** begin Record extracts **

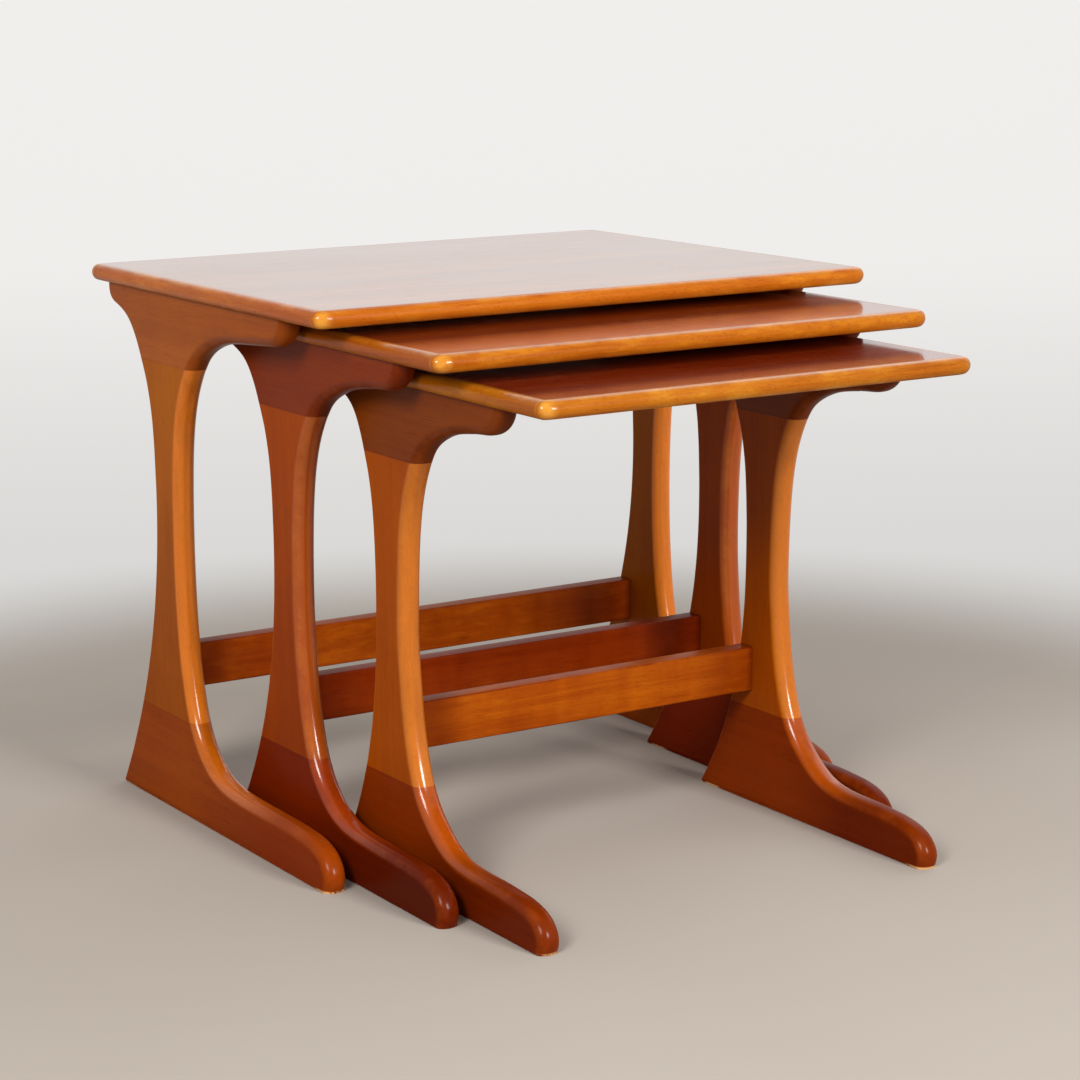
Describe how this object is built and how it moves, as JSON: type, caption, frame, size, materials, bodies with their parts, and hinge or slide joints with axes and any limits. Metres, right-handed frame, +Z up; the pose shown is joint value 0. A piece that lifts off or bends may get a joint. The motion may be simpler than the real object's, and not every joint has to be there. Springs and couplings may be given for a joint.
{
  "type": "nesting tables",
  "caption": "Set of side tables in graded sizes on shaped wooden side frames tied by a low rail; each smaller table slides in under the next larger one.",
  "frame": {"origin": "on the floor, at the middle of the box round the whole fanned set", "axes": "+Z up; -Y is the front, the way the smaller tables slide out; +X to the right seen from the front"},
  "size_m": [0.557, 0.6674, 0.49],
  "materials": {
    "top_veneer": "reddish brown veneer, satin gloss lacquer",
    "lipping_wood": "solid honey coloured edge, satin gloss lacquer",
    "upright_wood": "honey brown, grain upright, satin gloss lacquer",
    "dark_frame_wood": "red brown, grain level, satin gloss lacquer",
    "rail_wood": "honey to red brown, satin gloss lacquer",
    "dowel_wood": "raw pale wood",
    "screw_steel": "dull steel"
  },
  "bodies": {
    "large_table": {"large_top_panel": "top_veneer", "large_lipping_front": "lipping_wood", "large_lipping_back": "lipping_wood", "large_lipping_left": "lipping_wood", "large_lipping_right": "lipping_wood", "large_bracket_left": "dark_frame_wood", "large_upright_left": "upright_wood", "large_foot_left": "dark_frame_wood", "large_bracket_right": "dark_frame_wood", "large_upright_right": "upright_wood", "large_foot_right": "dark_frame_wood", "large_rail": "rail_wood", "large_dowel_left_low": "dowel_wood", "large_dowel_left_high": "dowel_wood", "large_screw_left_front": "screw_steel", "large_screw_left_back": "screw_steel", "large_dowel_right_low": "dowel_wood", "large_dowel_right_high": "dowel_wood", "large_screw_right_front": "screw_steel", "large_screw_right_back": "screw_steel"},
    "middle_table": {"middle_top_panel": "top_veneer", "middle_lipping_front": "lipping_wood", "middle_lipping_back": "lipping_wood", "middle_lipping_left": "lipping_wood", "middle_lipping_right": "lipping_wood", "middle_bracket_left": "dark_frame_wood", "middle_upright_left": "upright_wood", "middle_foot_left": "dark_frame_wood", "middle_bracket_right": "dark_frame_wood", "middle_upright_right": "upright_wood", "middle_foot_right": "dark_frame_wood", "middle_rail": "rail_wood", "middle_dowel_left_low": "dowel_wood", "middle_dowel_left_high": "dowel_wood", "middle_screw_left_front": "screw_steel", "middle_screw_left_back": "screw_steel", "middle_dowel_right_low": "dowel_wood", "middle_dowel_right_high": "dowel_wood", "middle_screw_right_front": "screw_steel", "middle_screw_right_back": "screw_steel"},
    "small_table": {"small_top_panel": "top_veneer", "small_lipping_front": "lipping_wood", "small_lipping_back": "lipping_wood", "small_lipping_left": "lipping_wood", "small_lipping_right": "lipping_wood", "small_bracket_left": "dark_frame_wood", "small_upright_left": "upright_wood", "small_foot_left": "dark_frame_wood", "small_bracket_right": "dark_frame_wood", "small_upright_right": "upright_wood", "small_foot_right": "dark_frame_wood", "small_rail": "rail_wood", "small_dowel_left_low": "dowel_wood", "small_dowel_left_high": "dowel_wood", "small_screw_left_front": "screw_steel", "small_screw_left_back": "screw_steel", "small_dowel_right_low": "dowel_wood", "small_dowel_right_high": "dowel_wood", "small_screw_right_front": "screw_steel", "small_screw_right_back": "screw_steel"}
  },
  "joints": [
    {"name": "middle_slide", "type": "slide", "parent": "large_table", "child": "middle_table", "axis": [0, -1, 0], "range_m": [-0.133, 0.33]},
    {"name": "small_slide", "type": "slide", "parent": "middle_table", "child": "small_table", "axis": [0, -1, 0], "range_m": [-0.094, 0.31]}
  ]
}
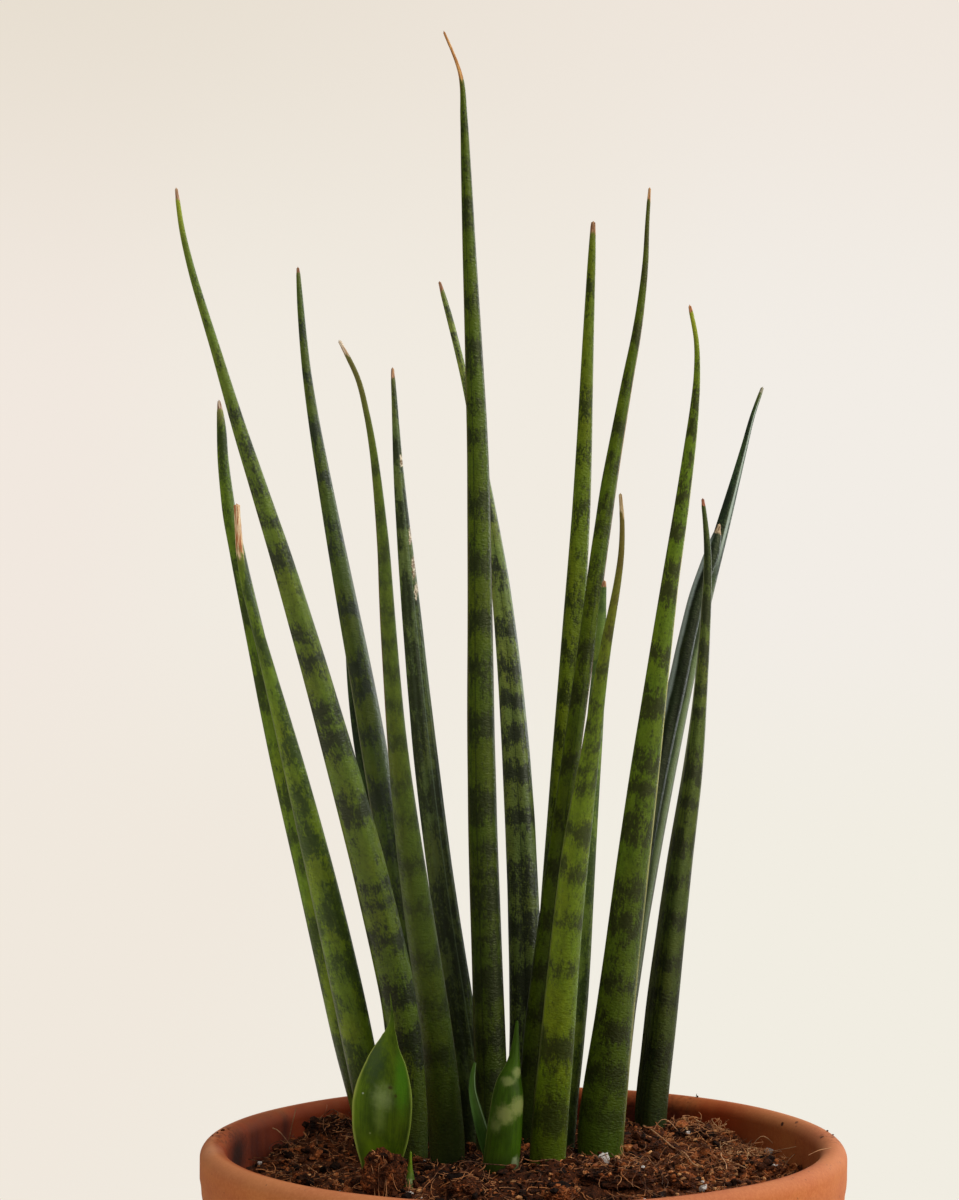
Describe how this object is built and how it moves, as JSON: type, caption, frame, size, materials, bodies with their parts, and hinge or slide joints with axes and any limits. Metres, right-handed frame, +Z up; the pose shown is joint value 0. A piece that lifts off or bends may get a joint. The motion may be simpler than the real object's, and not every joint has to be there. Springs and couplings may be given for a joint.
{
  "type": "potted cylindrical snake plant",
  "caption": "Cylindrical snake plant with upright banded round leaves and young shoots, growing in dark soil in a plain round clay pot.",
  "frame": {"origin": "on the pot's axis, at the foot that it stands on", "axes": "+Z up along the pot's axis; -Y towards the side with the young shoots; +X to the right seen from that side"},
  "size_m": [0.1534, 0.15, 0.3982],
  "materials": {
    "terracotta": "fired clay, matt",
    "soil": "dark peat and coir, damp and crumbly",
    "rhizome": "pale orange-brown rind",
    "leaf_green": "satin, banded light and dark green",
    "leaf_dark": "satin, dark blue-green with faint bands",
    "leaf_light": "satin, yellow-green with dark bands",
    "shoot": "satin, fresh green with pale margins"
  },
  "bodies": {
    "root": {"pot": "terracotta", "soil": "soil", "rhizome": "rhizome", "leaf_01": "leaf_green", "leaf_02": "leaf_green", "leaf_03": "leaf_green", "leaf_04": "leaf_dark", "leaf_05": "leaf_dark", "leaf_06": "leaf_green", "leaf_07": "leaf_dark", "leaf_08": "leaf_green", "leaf_09": "leaf_dark", "leaf_10": "leaf_light", "leaf_11": "leaf_green", "leaf_12": "leaf_green", "leaf_13": "leaf_light", "leaf_14": "leaf_light", "leaf_15": "leaf_dark", "leaf_16": "leaf_dark", "leaf_17": "leaf_dark", "shoot_ovate": "shoot", "shoot_banded": "shoot", "shoot_budding": "shoot"}
  },
  "joints": []
}
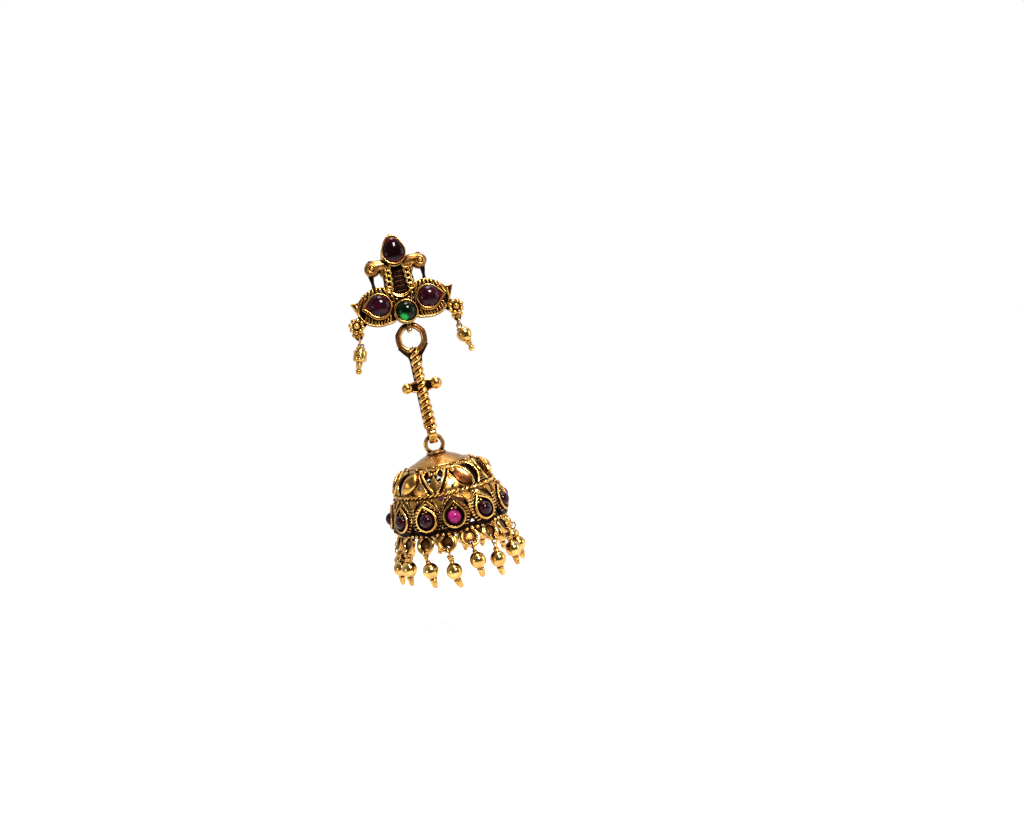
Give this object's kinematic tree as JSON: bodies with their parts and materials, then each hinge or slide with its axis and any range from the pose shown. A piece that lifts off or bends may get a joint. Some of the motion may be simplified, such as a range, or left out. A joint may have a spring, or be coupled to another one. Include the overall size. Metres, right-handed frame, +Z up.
{
  "type": "jhumka earring",
  "caption": "Hanging bell-shaped earring: a stud set with stones, a twisted bar and a pierced dome with a fringe of gold beads.",
  "frame": {"origin": "middle of the stud's flat back, where the post leaves it and enters the ear lobe", "axes": "+Z up as it hangs, -Y towards the side that is seen when worn, +Y along the post into the lobe"},
  "size_m": [0.0269, 0.0263, 0.0689],
  "materials": {
    "antique_gold": "antique gold plate, dark in the recesses",
    "wire_gold": "bright gold plate, drawn wire",
    "bead_gold": "polished gold plate",
    "post_metal": "plain plated wire",
    "garnet_glass": "polished dark red cabochon",
    "pink_glass": "polished cloudy pink cabochon",
    "green_glass": "polished dark green cabochon"
  },
  "bodies": {
    "stud": {"stud_casting": "antique_gold", "ear_post": "post_metal", "stone_top": "garnet_glass", "stone_left": "garnet_glass", "stone_right": "garnet_glass", "stone_green": "green_glass", "side_ring_left": "wire_gold", "side_ring_right": "wire_gold", "side_pin_left": "wire_gold", "side_pin_right": "wire_gold", "side_bead_left": "bead_gold", "side_bead_right": "bead_gold"},
    "bar": {"twist_bar": "antique_gold"},
    "dome": {"jhumka_dome": "antique_gold", "dome_stone_01": "pink_glass", "dome_stone_02": "garnet_glass", "dome_stone_03": "garnet_glass", "dome_stone_04": "pink_glass", "dome_stone_05": "garnet_glass", "dome_stone_06": "garnet_glass", "dome_stone_07": "pink_glass", "dome_stone_08": "garnet_glass", "dome_stone_09": "garnet_glass", "dome_stone_10": "garnet_glass", "dome_stone_11": "garnet_glass", "dome_stone_12": "garnet_glass", "tassel_bead_01": "bead_gold", "tassel_bead_02": "bead_gold", "tassel_bead_03": "bead_gold", "tassel_bead_04": "bead_gold", "tassel_bead_05": "bead_gold", "tassel_bead_06": "bead_gold", "tassel_bead_07": "bead_gold", "tassel_bead_08": "bead_gold", "tassel_bead_09": "bead_gold", "tassel_bead_10": "bead_gold", "tassel_bead_11": "bead_gold", "tassel_bead_12": "bead_gold", "tassel_bead_13": "bead_gold", "tassel_bead_14": "bead_gold", "tassel_bead_15": "bead_gold", "tassel_bead_16": "bead_gold", "tassel_pins": "wire_gold"}
  },
  "joints": [
    {"name": "bar_swing", "type": "hinge", "parent": "stud", "child": "bar", "pos_m": [0, -0.0011, -0.00936], "axis": [0, 1, 0], "range_deg": [-30, 30]},
    {"name": "dome_swing", "type": "hinge", "parent": "bar", "child": "dome", "pos_m": [0, -0.0011, -0.03089], "axis": [1, 0, 0], "range_deg": [-35, 35]}
  ]
}
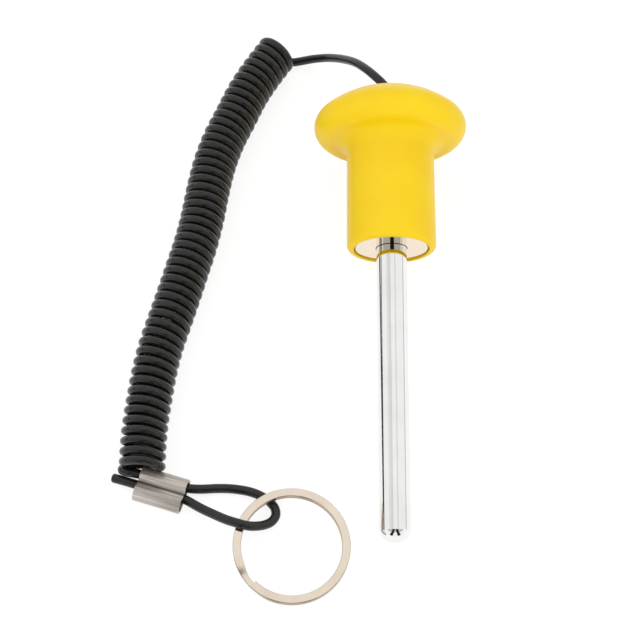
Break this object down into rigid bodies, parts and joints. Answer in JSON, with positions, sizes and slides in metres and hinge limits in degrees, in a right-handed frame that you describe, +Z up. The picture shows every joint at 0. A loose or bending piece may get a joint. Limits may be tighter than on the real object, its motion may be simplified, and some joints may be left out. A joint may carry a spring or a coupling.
{
  "type": "weight stack pin",
  "caption": "Magnetic weight stack selector pin with a mushroom knob, a straight steel shaft, a curly cord lead and a split ring.",
  "frame": {"origin": "middle of the pin's own box on the surface it lies on, cord, sleeve and ring left out", "axes": "+Y along the pin from its tip towards its knob, +Z up, the lead and split ring on the -X side"},
  "size_m": [0.1155, 0.2037, 0.0502],
  "materials": {
    "yellow_plastic": "satin gloss",
    "nickel_plate": "bright nickel plate",
    "polished_steel": "polished",
    "black_cord": "smooth gloss",
    "crimped_metal": "satin nickel plate",
    "ring_wire": "nickel plate"
  },
  "bodies": {
    "root": {"knob": "yellow_plastic", "magnet": "nickel_plate", "shaft": "polished_steel", "cord_stop": "crimped_metal", "cord_lead": "black_cord", "cord_coil": "black_cord", "cord_loop": "black_cord", "crimp_sleeve": "crimped_metal", "split_ring": "ring_wire"}
  },
  "joints": []
}
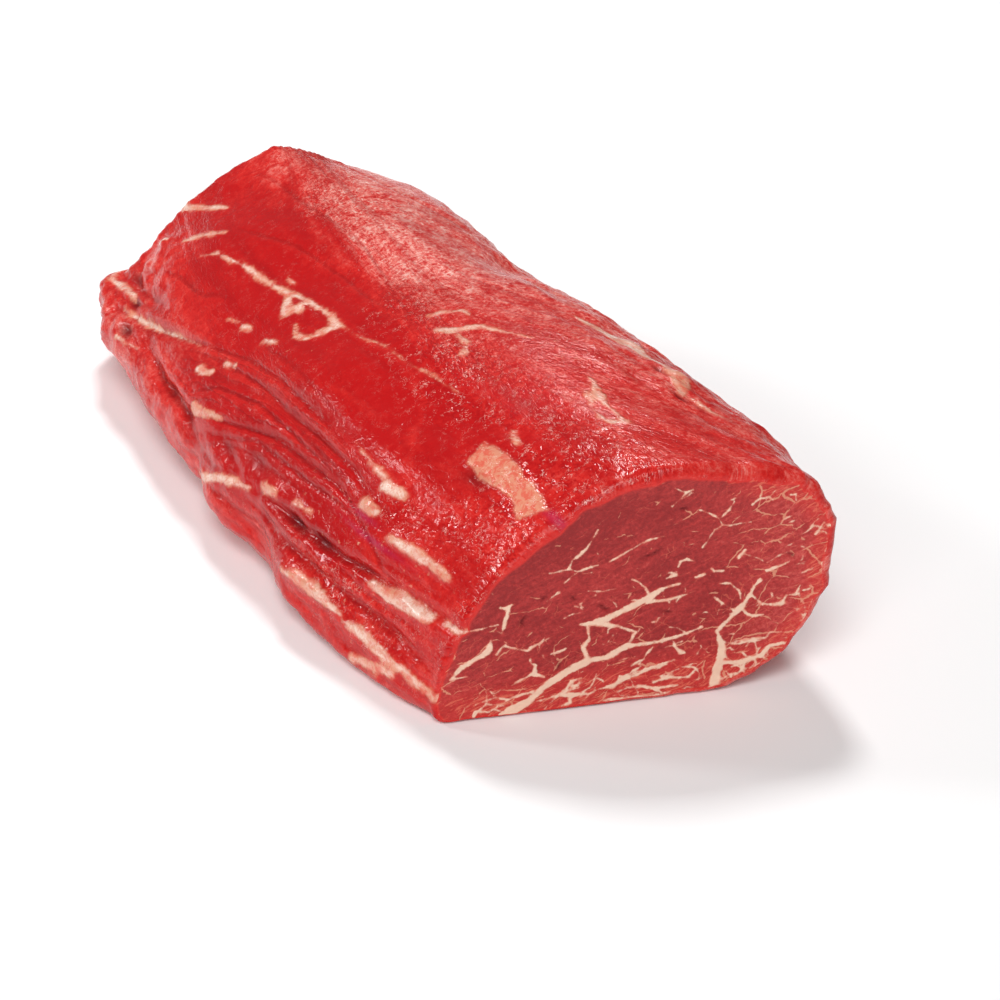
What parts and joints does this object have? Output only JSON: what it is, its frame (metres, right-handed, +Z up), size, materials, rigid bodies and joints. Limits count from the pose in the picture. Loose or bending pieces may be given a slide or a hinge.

** end Record extracts **

◆ Exercise objective
Gather each line from the entries above that includes the word "caption".

◆ Answer to this exercise
Describe how this object is built and how it moves, as JSON: type, caption, frame, size, materials, bodies with their parts, and hinge or slide joints with axes and any limits. Metres, right-handed frame, +Z up; the pose shown is joint value 0. A piece that lifts off or bends may get a joint. The motion may be simpler than the real object's, and not every joint has to be there. Springs and couplings may be given for a joint.
  "caption": "Set of side tables in graded sizes on shaped wooden side frames tied by a low rail; each smaller table slides in under the next larger one.",
Describe how this object is built and how it moves, as JSON: type, caption, frame, size, materials, bodies with their parts, and hinge or slide joints with axes and any limits. Metres, right-handed frame, +Z up; the pose shown is joint value 0. A piece that lifts off or bends may get a joint. The motion may be simpler than the real object's, and not every joint has to be there. Springs and couplings may be given for a joint.
  "caption": "Cylindrical snake plant with upright banded round leaves and young shoots, growing in dark soil in a plain round clay pot.",
  "caption": "Hanging bell-shaped earring: a stud set with stones, a twisted bar and a pierced dome with a fringe of gold beads.",
  "caption": "Magnetic weight stack selector pin with a mushroom knob, a straight steel shaft, a curly cord lead and a split ring.",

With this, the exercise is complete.